The popcorn is popped. The room is dark. You settle into your couch with your family to watch the new Marvel movie that came out over the fall. You would have paid to see it in the theater, but who has the time these days? You smugly inform your partner that this movie has a female lead. That’s right, you picked a movie that’s got a girl, with boobs and everything. You feel proud of yourself for instilling such valuable morals in your child. “Women are important, both in our universe and in this one,” you say as you select “RENT” on the $3.99 action film. Your kids think this was pretty cringe-worthy, but let you take this one.

After a few commercials for upsetting reboots and surprisingly intriguing animations, I enter the screen, and one thing is clear. I’m so hot. Truly, I’m the hottest hero ever on screen. You saw Chris Pratt, and you were like “Wow, that’s an attractive man!” That’s true, but you never even considered that I, a birth machine, could also fight crime. Now that I’m here, you’re amazed and aghast. No matter what the movie is like, you will tell everyone at work that it was “actually pretty good” which you think is a compliment, but just confirms that you had low expectations for me, a Female Superhero Who Might Also End Misogyny in a Two Hour Film.

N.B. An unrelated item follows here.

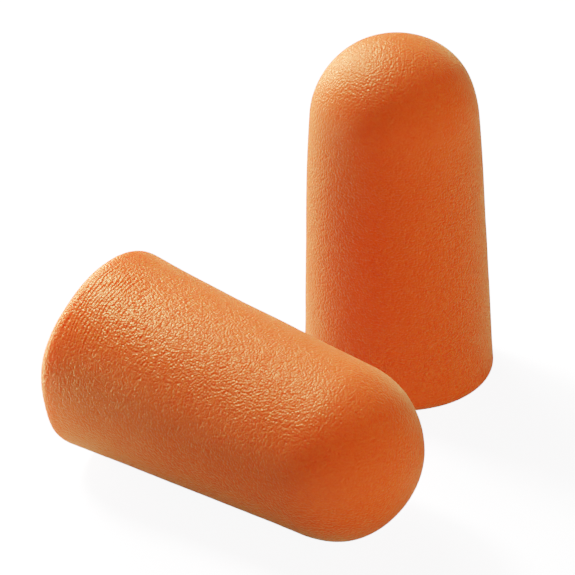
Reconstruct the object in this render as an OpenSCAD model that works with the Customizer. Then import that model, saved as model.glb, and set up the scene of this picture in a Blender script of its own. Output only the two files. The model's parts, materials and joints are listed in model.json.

I work a normal job that is also creative. All women work in either advertising or journalism, there is no other option for us. Occasionally we might be waitresses, but this isn’t the '90s, and sexism would never allow me to work a low wage job. If I’m going to end poor media representation of half the population, I’m going to do so in a power suit and respectable heels. In this scene, you’ll also meet a sexist coworker. He will die by the third act, but the one female writer on the movie’s production staff still has to see some version of this guy every day.

My backstory is abuse, the type doesn’t matter. Bullies, a family member, a boyfriend who is so overwhelmingly not in my league that you have to look up if we’re dating in real life. Don’t worry, I’m married to an accomplished chef in Upper Manhattan, of course. On-screen though, my quests are for the validation of my worth and other girly things. When this abuser eventually dies, I will show some sort of sadness. Maybe I’ll glance out of a window forlornly. “Who was that?” My love interest asks. “Oh, an old friend,” I sigh. Sighs are very fun for me.

Later, during a battle, I will exhibit a level of cleverness and bravery and swordsmanship and wit you never thought possible. I’m such a package deal! My protection is covering me, but it’s form-fitting and outlines my breasts. My hair is never in a ponytail, why would it be? Hair in my face is how I retain my power, or some other reason a male writer came up with at the last minute. At some point, someone will make a reference to my female gender, and I will respond with a witty one-liner and ultimately, their death. You will smirk. Not very ladylike!

Despite hunting, hiding, running, sweating, and sprinting, you might also notice that my skin is clear. This is because I managed to sneak in a 20-minute half-beat makeup routine during all the activity. I skipped the highlight and contour to preserve my natural beauty. A commenter on Youtube will later call this look “no makeup” and praise my bravery. His name is probably Sean.

When the movie is over, you will think “Huh! Not too bad! Certainly no Iron Man but I’d watch again!” You’ll open Facebook (40+), Instagram (30-40), or Twitter (children), to express your positive review of the movie. Someone responds to you with an article from the New York Times about how this film actually ENHANCED sexism. Your television automatically returns to regular programming. Samantha Bee comes on the set, so you turn it off. You wish she was another man named Jimmy, but you keep that opinion to yourself.